We often do the same for 'sitting', or 'standing',
or 'running. We assume those are separate activities that require
you to withdraw from your basic, relaxed awareness of what's
happening around you so you can go inside yourself in your attention
and make those things happen. "You can't pay attention to two
things at once", as the saying goes. But we then forget that
sometimes we walk while doing other things (the old expression,
'can't walk and chew gum at the same time' says a lot), that
sometimes we can sit or stand for long periods without noticing
any strain or pain, or without needing to do anything to make
the sitting or standing or walking happen, they just happen.
This is where we need to go back to that
distinction between movement and rest. Because not only is the
body very active in doing something immobile, like sitting or
standing, but the entire idea of moving is not as straightforward
as it seems. From Zeno, with his paradoxes, to Einstein with
his relativity, there have always been questions as to whether
movement is what we think it is. The difficulties all boil down
to one simple but often overlooked thing, the splitting
of a moving object or person away from their context. It's
the idea of space, of people and objects occupying
'space', as a sort of container inside which movement happens.
And so something moves when it changes location within space,
from A to B as we say.
But this isn't our actual experience. Space
is an abstraction, and useful for certain purposes, but in reality
we don't occupy space. We experience the things around us, as
things, not as objects sitting in some abstract coordinate space.
When we 'move', we can do this in two main ways. One, as with
computer use above, involves us focused only on where we
want to go, rather than paying much attention to anything
along the way. That's what we usually call movement, because
there's a clear separation between us as objects, and our surroundings
so that we can say we've moved from here, to there. We ignored
most of the context along the way, and concentrated only on
the two endpoints — our start and finish points. The other way
we can move is to not ignore that context, and then our passage
from here to there becomes very different, it becomes a continuous
series of lived events, so that at each 'point' along the way
we're just in the moment, in the context of that moment. There's
no clear sense of moving from here to there because every point
along that journey is in itself another here or there.
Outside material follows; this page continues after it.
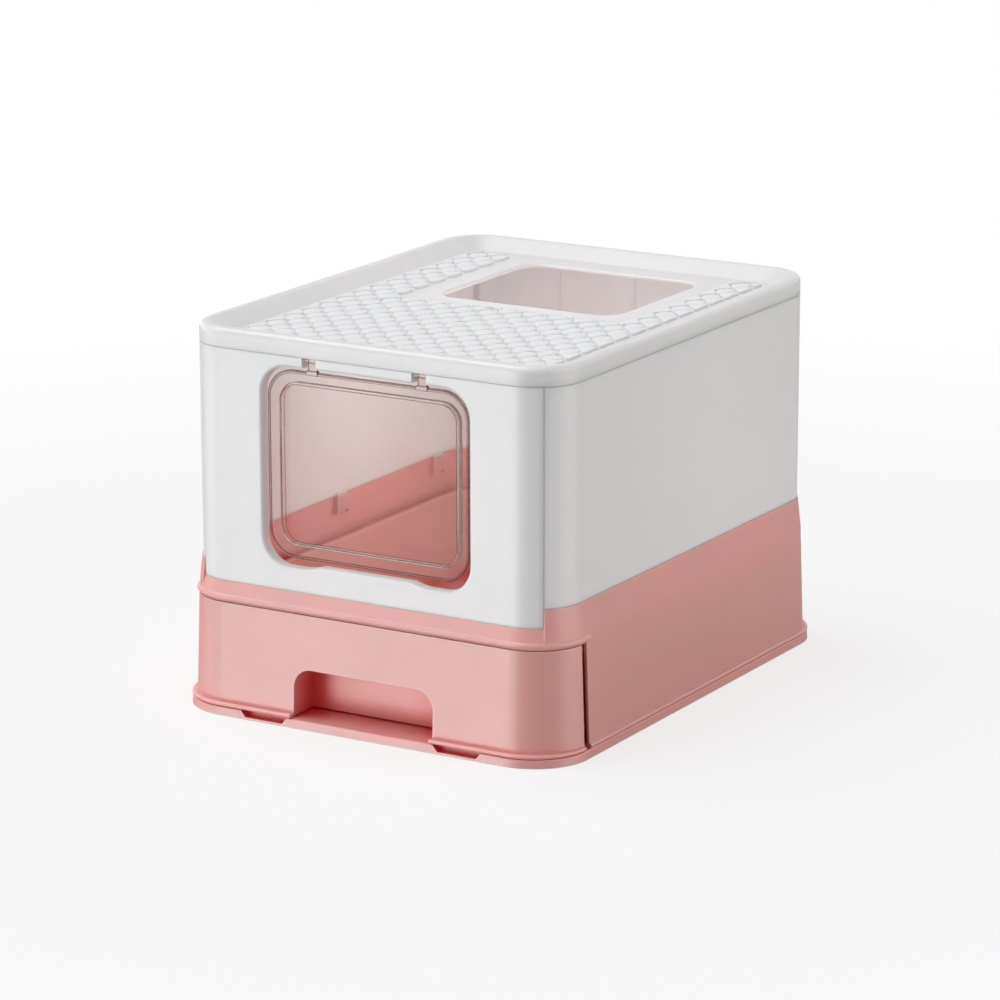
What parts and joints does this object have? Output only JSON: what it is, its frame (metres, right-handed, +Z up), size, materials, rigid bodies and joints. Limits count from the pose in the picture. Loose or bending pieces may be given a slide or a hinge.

This is the crucial difference to understand,
if we want to avoid slumped posture, and effort in our movements.
It is not about anything to do with the 'body', it's about
our engagement with our surroundings. Somebody who is slumped
at their desk is not fully engaged with what's happening around
them, and that's why their 'posture' appears bad. It has nothing
to do with how they're doing anything with their body, and fixing
it certainly won't be about using effort to 'sit up straight'
as is usually advised. Their body is them, it's simply
reflecting what they are doing, which is to take leave of the
basic presence of the movement and focus on where they want
to end up, rather than on all of the contexts of getting there.
Or to escape into daydreams or imaginings, which will have a
similar effect of making their body freeze up or go limp.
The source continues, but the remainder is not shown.